I’ll never forget the first time my wife explained to me the difference between anger and contempt. This was in the early days of our courtship (which is a funny word to use, but I’m going with it!), before we had experienced anything remotely approaching either emotion toward each other. But she knew. Marriages, she said, can survive anger. Anger means you want the other person to be better. But contempt . . . that’s different.
In 2016, I watched as my Facebook feed began dripping with contempt. It was a smooth transition overall, because the contempt replaced anger that was directed largely at invisible others. Those people. When you are angry at people you’ve never met, the key thing that makes anger constructive is missing. It’s hard to really want them to do better. You don’t even know them.
Out of the ashes of this contempt, an entire “industry” was born. It was once described snarkily as the “getting people to talk to each other industrial complex.” But I was surprised to find outright opposition, too. Organizations like the one I lead (the One America Movement) sprang up all over the place, funded at first largely by a grant program called “the Helping People Get Along Better Fund.”

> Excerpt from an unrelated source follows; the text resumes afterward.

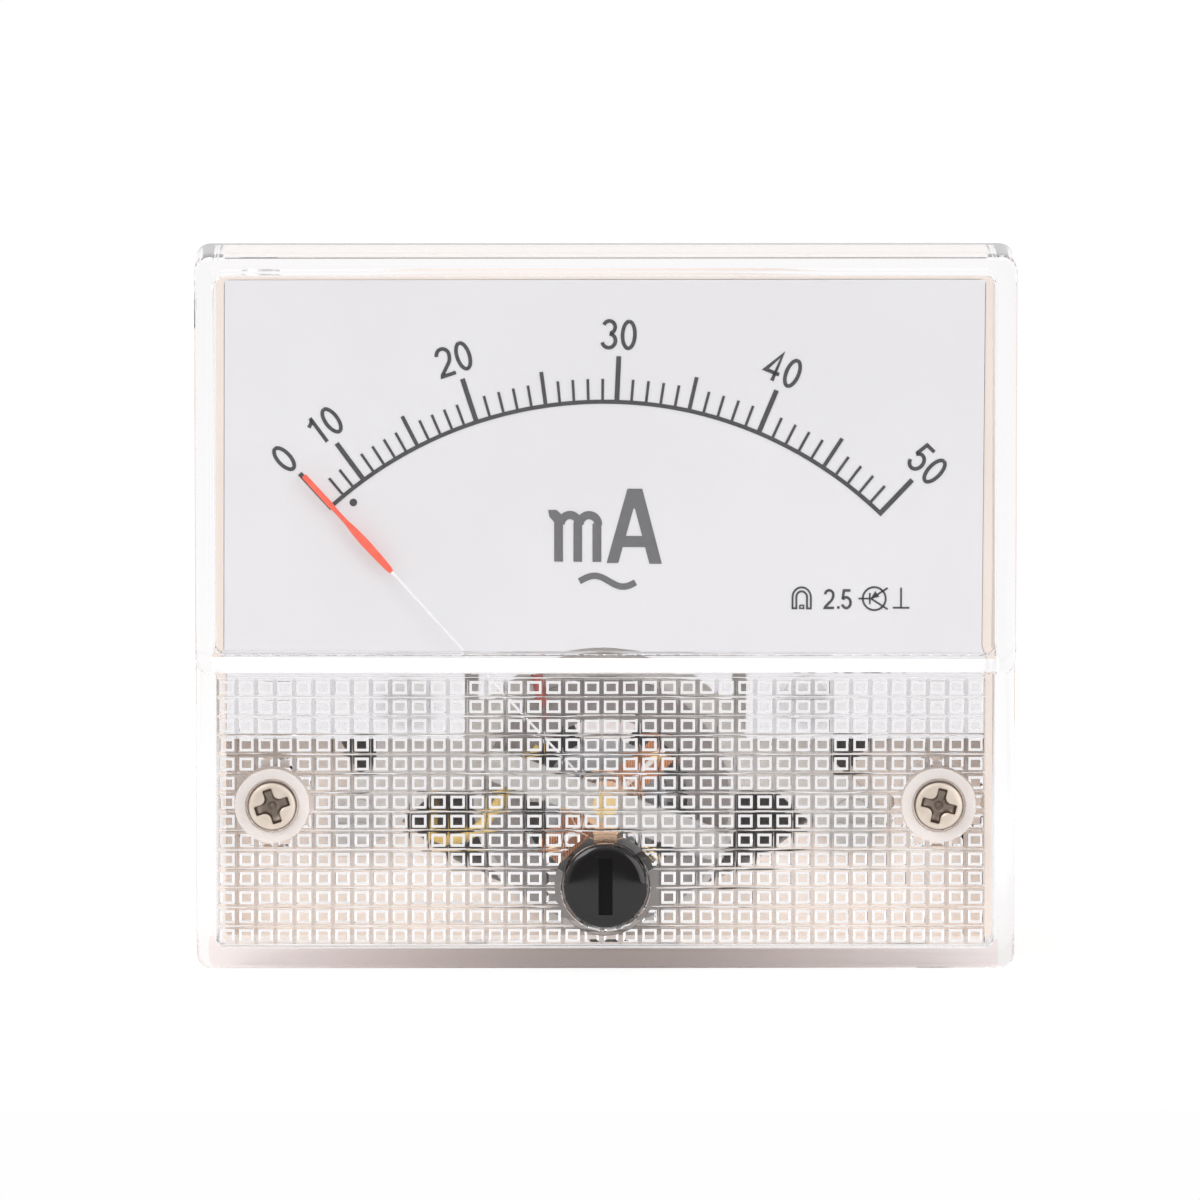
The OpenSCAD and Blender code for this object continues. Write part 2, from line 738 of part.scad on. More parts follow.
module coil_winding() {
  r = core_r + 0.25 + former_t;
  l = core_half_l + 0.25 + former_t;
  color([0.72, 0.35, 0.2]) moving() coil_loop(coil_outer_r, coil_half_l, r, l);
}

module rear_hairspring() {
  color([0.8, 0.5, 0.3]) moving() hairspring(-coil_half_l - 0.4, -coil_half_l - 0.4 - spring_h);
}

module rear_bridge() {
  color([0.8, 0.78, 0.72]) at(0, pivot_z)
    front_view(-rear_bridge_y, -rear_bridge_y - bridge_t) bridge_strip(rear_pillar_x, jewel_r);
}

module rear_pillars() {
  color([0.75, 0.65, 0.4]) mirrored() at(rear_pillar_x, pivot_z) rod(0.6, -core_half_l, -rear_bridge_y, 32);
}

module rear_bridge_screws() {
  back = rear_bridge_y + bridge_t;
  color([0.8, 0.8, 0.78]) mirrored() at(rear_pillar_x, pivot_z) difference() {
    rod(1.1, -back, -back - 0.7, 32);
    translate([-2, back + 0.4, -0.15]) cube([4, 0.5, 0.3]);
  }
}

module rear_jewel_screw() {
  back = rear_bridge_y + bridge_t;
  color([0.85, 0.7, 0.4]) at(0, pivot_z) difference() {
    rod(jewel_r, -rear_bridge_y, -back - 1);
    translate([-2, back + 0.5, -0.15]) cube([4, 1, 0.3]);
  }
}

// ---- Rectifier ----

module rectifier_board() {
  color([0.72, 0.55, 0.3]) front_view(-board_front_y, -board_back_y) difference() {
    square([board_w, board_h], center = true);
    for (s = [-1, 1]) translate([s * terminal_pitch / 2, 0]) circle(board_stub_r + fit, $fn = 32);
  }
}

module diodes() {
  pitch = 3;
  color([0.8, 0.45, 0.25]) for (i = [0 : diodes_n - 1])
    translate([(i - (diodes_n - 1) / 2) * pitch, board_front_y - diode_d / 2, 3]) {
      translate([0, 0, -diode_l / 2]) cylinder(r = diode_d / 2, h = diode_l, $fn = 32);
      translate([0, 0, -diode_l / 2 - 0.8]) cylinder(r = 0.25, h = diode_l + 1.6, $fn = 16);
      for (s = [-1, 1]) translate([-0.25, -0.25, s * (diode_l / 2 + 0.8) - 0.25]) cube([0.5, diode_d / 2 + 0.25, 0.5]);
    }
}

module series_resistor() {
  r = 1.2;
  l = 6.5;
  color([0.45, 0.6, 0.7]) translate([0, board_front_y - r, -4.5]) {
    translate([-l / 2, 0, 0]) rotate([0, 90, 0]) cylinder(r = r, h = l, $fn = 32);
    translate([-l / 2 - 1, 0, 0]) rotate([0, 90, 0]) cylinder(r = 0.3, h = l + 2, $fn = 16);
    for (s = [-1, 1]) translate([s * (l / 2 + 1) - 0.3, -0.3, -0.3]) cube([0.6, r + 0.3, 0.6]);
  }
}

// A hexagonal nut with its front at y, its corners turned off at both ends
module hex_nut(af, inner_r, y, h) {
  corner_r = af / sqrt(3);
  c = (corner_r - af / 2) / 2;
  difference() {
    intersection() {
      rod(corner_r, -y, -y - h, 6);
      translate([0, y, 0]) rotate([-90, 0, 0]) rotate_extrude($fn = 64)
        polygon([[0, 0], [af / 2, 0], [corner_r, c], [corner_r, h - c], [af / 2, h], [0, h]]);
    }
    rod(inner_r, -y + 1, -y - h - 1, 48);
  }
}

module board_nuts() {
  color([0.8, 0.8, 0.78]) mirrored() at(terminal_pitch / 2, 0)
    hex_nut(board_nut_af, board_stub_r, board_front_y - board_nut_h, board_nut_h);
}

// ---- Terminals ----

// Each stud has a thin front end for the circuit board, a hexagonal head inside the drum and a relief
// groove in front of its free end
module terminal_studs() {
  color([0.85, 0.68, 0.35]) mirrored() at(terminal_pitch / 2, 0) {
    rod(board_stub_r, chamfer + board_nut_h - board_front_y, -board_back_y - 1);
    rod((nut_af + 1) / sqrt(3), -board_back_y, -drum_floor_y, 6);
    rod(terminal_d / 2, -drum_floor_y + 1, relief_w - free_end_y);
    rod(terminal_d / 2 - relief_t, -outer_nut_y, -free_end_y - 1);
    pin(terminal_d / 2, -free_end_y, -drum_l - terminal_l);
  }
}

module washer_at(y) {
  front_view(-y, -y - washer_t) difference() {
    circle(washer_d / 2, $fn = 64);
    circle(terminal_d / 2 + gap, $fn = 48);
  }
}

module terminal_washers() {
  color([0.85, 0.72, 0.45]) mirrored() at(terminal_pitch / 2, 0) washer_at(drum_l + pad_h);
}

module terminal_nuts() {
  color([0.85, 0.68, 0.35]) mirrored() at(terminal_pitch / 2, 0) hex_nut(nut_af, terminal_d / 2, first_nut_y, nut_h);
}

module solder_lugs() {
  color([0.8, 0.8, 0.82]) mirrored() at(terminal_pitch / 2, 0) front_view(-lug_y, -lug_y - lug_t) difference() {
    union() {
      circle(washer_d / 2 - chamfer, $fn = 48);
      translate([-lug_w / 2, 0]) square([lug_w, lug_l]);
      translate([0, lug_l]) circle(lug_w / 2, $fn = 32);
    }
    circle(terminal_d / 2 + gap, $fn = 48);
    translate([0, lug_l]) circle(lug_w / 4, $fn = 24);
  }
}

module outer_washers() {
  color([0.85, 0.72, 0.45]) mirrored() at(terminal_pitch / 2, 0) washer_at(outer_washer_y);
}

module outer_nuts() {
  color([0.85, 0.68, 0.35]) mirrored() at(terminal_pitch / 2, 0) hex_nut(nut_af, terminal_d / 2, outer_nut_y, nut_h);
}

// ---- Leads ----

// A tube with eight sides swept along hand-chosen points
function along(p, i) = let (a = p[max(i - 1, 0)], b = p[min(i + 1, len(p) - 1)], d = b - a) d / norm(d);

module lead(points, r) {
  n = len(points);
  sides = 8;
  rings = [for (i = [0 : n - 1]) let (t = along(points, i),
    u0 = cross(t, abs(t[1]) < 0.8 ? [0, 1, 0] : [1, 0, 0]), u = u0 / norm(u0), v = cross(t, u))
    each [for (k = [0 : sides - 1]) points[i] + r * (cos(360 * k / sides) * u + sin(360 * k / sides) * v)]];
  faces = concat(
    [[for (k = [0 : sides - 1]) k]],
    [for (i = [0 : n - 2], k = [0 : sides - 1]) let (a = i * sides + k, b = i * sides + (k + 1) % sides)
      each [[a, a + sides, b], [b, a + sides, b + sides]]],
    [[for (k = [sides - 1 : -1 : 0]) (n - 1) * sides + k]]);
  polyhedron(points = rings, faces = faces, convexity = 6);
}

module lead_yellow() {
  color([0.92, 0.75, 0.2]) lead([
    [-5.3, -5, pivot_z + 4.4], [-7.4, -5, pivot_z + 1.5], [-9.5, -5.2, pivot_z - 1.6],
    [-11.6, -5, pivot_z - 2.9], [-13.4, -3.6, pivot_z - 2.8], [-13.6, -1, pivot_z - 1.6],
    [-13, 4, pivot_z + 1.4], [-10.5, 9, pivot_z + 4.9], [-7.6, 13, -8], [-5.6, 17, -7],
    [-5.4, board_front_y - 1, -6.8], [-5.4, board_front_y, -6.8]
  ], lead_d / 2);
}

module lead_red() {
  color([0.8, 0.2, 0.2]) lead([
    [-4.6, -5, pivot_z + 7], [-5, -5, pivot_z + 8.4], [-5.6, -5, pivot_z + 10.8],
    [-6, -4.9, pivot_z + 12.8], [-6.2, -3.6, pivot_z + 14.4], [-6.4, -1, pivot_z + 15.4],
    [-7, 4, 1], [-8, 9, 0], [-8.8, 13, -3], [-9.2, 17, -5.6],
    [-9.2, board_front_y - 1, -6.2], [-9.2, board_front_y, -6.2]
  ], lead_d / 2);
}

front_cover();
cover_screw_left();
cover_screw_right();
zero_adjuster();
case();
dial_plate();
scale_marks();
dial_screws();
dial_posts();
movement_carrier();
carrier_screws();
yoke_ring();
core_magnet();
core_spacers();
front_bridge();
front_pillars();
bridge_screws();
front_jewel_screw();
zero_lever();
front_hairspring();
needle();
balance_weights();
spindle();
coil_former();
coil_winding();
rear_hairspring();
rear_bridge();
rear_pillars();
rear_bridge_screws();
rear_jewel_screw();
rectifier_board();
diodes();
series_resistor();
board_nuts();
terminal_studs();
terminal_washers();
terminal_nuts();
solder_lugs();
outer_washers();
outer_nuts();
mounting_studs();
lead_yellow();
lead_red();
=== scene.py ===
import bpy
import bmesh
import json
import math
import random
from mathutils import Matrix, Vector


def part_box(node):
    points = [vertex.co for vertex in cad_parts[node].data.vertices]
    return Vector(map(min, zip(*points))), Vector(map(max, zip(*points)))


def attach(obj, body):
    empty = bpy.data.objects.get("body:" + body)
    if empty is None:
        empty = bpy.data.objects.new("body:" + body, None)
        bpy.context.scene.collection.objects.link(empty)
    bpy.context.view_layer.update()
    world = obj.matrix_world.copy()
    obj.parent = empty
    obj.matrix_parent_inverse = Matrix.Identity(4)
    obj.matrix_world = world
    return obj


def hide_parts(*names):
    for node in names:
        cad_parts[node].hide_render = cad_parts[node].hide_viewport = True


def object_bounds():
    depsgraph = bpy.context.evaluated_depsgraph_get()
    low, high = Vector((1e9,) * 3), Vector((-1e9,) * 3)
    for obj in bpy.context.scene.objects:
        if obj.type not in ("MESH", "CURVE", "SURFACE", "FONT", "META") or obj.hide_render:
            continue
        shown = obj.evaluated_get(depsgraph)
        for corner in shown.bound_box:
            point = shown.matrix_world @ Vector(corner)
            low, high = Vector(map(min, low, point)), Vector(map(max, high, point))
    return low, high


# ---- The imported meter, and the reader's view of it ----
# A moving-coil milliammeter for a panel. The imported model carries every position: lengths here are
# in millimetres, X to the right of the dial, -Y towards the reader, +Z up, and the panel at Y = 0.
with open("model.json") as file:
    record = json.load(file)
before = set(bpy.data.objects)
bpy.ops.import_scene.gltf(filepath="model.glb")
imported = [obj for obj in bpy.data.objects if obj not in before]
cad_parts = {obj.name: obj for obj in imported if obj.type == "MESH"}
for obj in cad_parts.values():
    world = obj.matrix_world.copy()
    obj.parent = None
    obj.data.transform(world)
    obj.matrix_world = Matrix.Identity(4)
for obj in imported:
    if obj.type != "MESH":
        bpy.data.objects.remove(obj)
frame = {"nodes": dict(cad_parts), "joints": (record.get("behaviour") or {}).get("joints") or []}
cad_low, cad_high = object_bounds()
MM = 0.001


def box_mm(node):
    low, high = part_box(node)
    return low / MM, high / MM


joint_at = {j["name"]: Vector(j["pos_m"]) / MM for j in frame["joints"]}
pivot = joint_at["needle_swing"]
aim = Vector((-0.43, -9, 0.88))
view_azimuth, view_elevation, view_distance = math.radians(-0.35), math.radians(5.45), 800
to_reader = Vector((math.sin(view_azimuth) * math.cos(view_elevation),
                    -math.cos(view_azimuth) * math.cos(view_elevation), math.sin(view_elevation)))
camera = bpy.data.objects.new("reader", bpy.data.cameras.new("reader"))
camera.data.lens, camera.data.sensor_width = 306.7, 36
camera.data.clip_start, camera.data.clip_end = 0.05, 30
camera.location = (aim + to_reader * view_distance) * MM
camera.rotation_euler = to_reader.to_track_quat("Z", "Y").to_euler()
bpy.context.scene.collection.objects.link(camera)
bpy.context.scene.camera = camera
bpy.context.scene.view_settings.view_transform = "Standard"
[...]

Not surprisingly, our fledgling industry was met by skepticism (“You’re going to bridge the divide between me and those people? Good luck!”). But I was surprised to find outright opposition, too. A lot of people seemed to feel that bridging divides wasn’t necessarily a good thing, that it was the sort of thing that the “moderate” white people of Dr. King’s Letter from Birmingham Jail would do. That it was an effort to paper over the real stuff in the hope of just getting along.